En Córdoba nos esperaban el resto de los Adduci. Los hermanos de papá, mis tíos Susana y Roque;  sus hijas, mis primas, todas ellas mujeres. Personas con primer grado de consanguinidad a quienes nunca había visto. Una familia instantánea.

El viaje fue muy largo, unas catorce horas. Salimos a la mañana y llegamos a la estación en Córdoba cerca de la medianoche. Poco más que cansados, pero esto no importaba. Tomamos un taxi que nos llevó al hotel, dejamos las cosas y nos fuimos de inmediato a la casa de una mujer de más de setenta que era mi tía.

Siempre quise saber que podía pasar por la cabeza de mi viejo en ese trayecto hacia Avenida Colón. Dejó a un niño de 10 años, a su hermanito, al que lo veía para arriba, del que era su héroe, igual que todos los hermanos mayores son héroes. A una hermana apenas en sus veintes, recién casada, quien lo adoraba. Estaba a punto de verlos, casi cuarenta y cinco años más tarde, completamente adultos, transformados física y emocionalmente por el torbellino que es la vida en cuatro décadas y media. Irreconocibles.

Cada vez que cuento la historia mis interlocutores se conmueven, porque nadie ha vivido una experiencia así. ¿Qué hubiera pasado si algún día se cruzaban en la calle, tal vez en los noventa? ¿Se reconocerían? ¿Sería la sangre tan fuerte? ¿Habrían odiado a papá por nunca haber vuelto, por no haber llamado o escrito? ¿Lo habrían abofeteado?

La puerta de uno de esos elevadores viejos se abrió en el quinto piso. Un perro ladró y siete caras totalmente desconocidas se abalanzaron hacia nosotros, a abrazarnos llorando, a tomarnos el rostro con sus dos manos mirándonos como se mira a alguien que vuelve de la tumba. Una mezcla de sorpresa, alegría y honestidad.

Todos los focos estaban sobre papá y yo miraba todo desde afuera, como sabiendo que algún día escribiría esta historia. Sin embargo fui abrazado por todos, como si siempre hubiera estado ahí, como si hubiera sido su primo hermano, su sobrino. Mi tía me besaba, mis primas me tomaban de la mano, éramos familia.

Pasamos casi una semana en Córdoba ese otoño. Volvimos muchas veces más. Con mi padre, mi esposa y mi hijo. Estuvimos en casa de Chín en Mar del Plata y muchas horas en esa casa de Avenida Colón en Córdoba y en la de mi tío en Saldán. Hablamos constantemente por teléfono, no solo para cumpleaños y Navidad, lo hacemos con frecuencia, no porque debemos, porque queremos.
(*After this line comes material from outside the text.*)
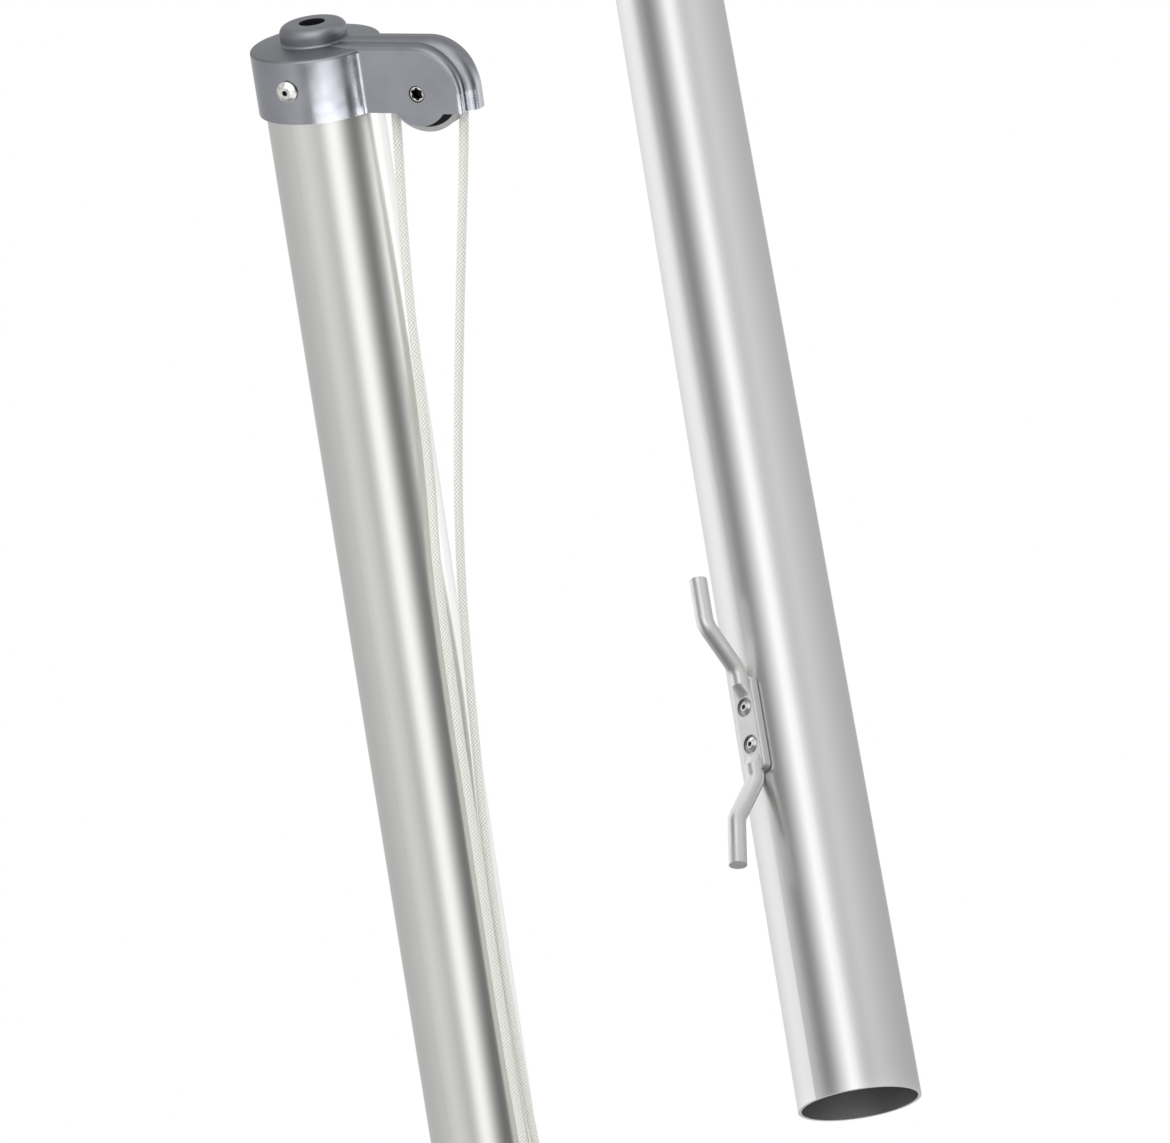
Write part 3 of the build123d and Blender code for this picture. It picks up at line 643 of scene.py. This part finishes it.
starShade = addNode(tree, "ShaderNodeMapRange", None,
    {"To Min": 1.0, "To Max": screwFinish["starShade"]}, {"Value": star.outputs[0]})
paintedShade = addNode(tree, "ShaderNodeMath", multiply, None,
    {0: paintedShelterShade.outputs[0], 1: starShade.outputs["Result"]})
withPaintedShade = addNode(tree, "ShaderNodeMix", shadeColour, {"Factor": 1.0},
    {"A": colour.outputs["Result"], "B": paintedShade.outputs[0]})
gloss = addNode(tree, "ShaderNodeMapRange", None,
    {**noiseSpan, "To Min": screwFinish["roughness"][0], "To Max": screwFinish["roughness"][1]},
    {"Value": cloud.outputs["Fac"]})
bump = addNode(tree, "ShaderNodeBump", None, screwFinish["bump"],
    {"Height": marks.outputs["Distance"]})
shader = addNode(tree, "ShaderNodeBsdfPrincipled", None, {"Metallic": 1.0},
    {"Base Color": withPaintedShade.outputs["Result"], "Roughness": gloss.outputs["Result"],
     "Normal": bump.outputs["Normal"]})
addNode(tree, "ShaderNodeOutputMaterial", None, None, {"Surface": shader.outputs["BSDF"]})

# the same steel painted nearly black for the cleat's screws: painted shade of the recesses they sit
# in
recessShadedStainless = headedStainless.copy()
recessShadedStainless.name = "soiledStainlessSteel"
recessShadedTone = recessShadedStainless.node_tree.nodes["tone"]
recessShadedTone.inputs["A"].default_value = toLinear(screwFinish["soiledDark"])
recessShadedTone.inputs["B"].default_value = toLinear(screwFinish["soiledLight"])
print("metals made")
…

Desde allá lo lloraron el día de Noviembre cuando llamé a dar la noticia de su muerte. Murió primero que todos. En Costa Rica hubo una iglesia llena para despedirlo, pero en Argentina hubo corazones que tuvieron momentos para recordarlo, sobrinas que tuvieron un tío aunque fuera unos años;  hermanos que se amaron hasta el último día de una vida interrumpida por cuarenta y pico de años. Ellos volvieron a ser familia. Hoy son mi familia.

Un día cercano mi hijo va a volver a patear la pelota con sus primos en un campo cordobés. Mis tíos los van a mirar jugar y sin duda, desde ese cielo al revés argentino, Ernesto Adduci Bárcena, ese que un día tomó un barco sin destino cierto, respirará satisfecho de ver a su familia unida una vez más.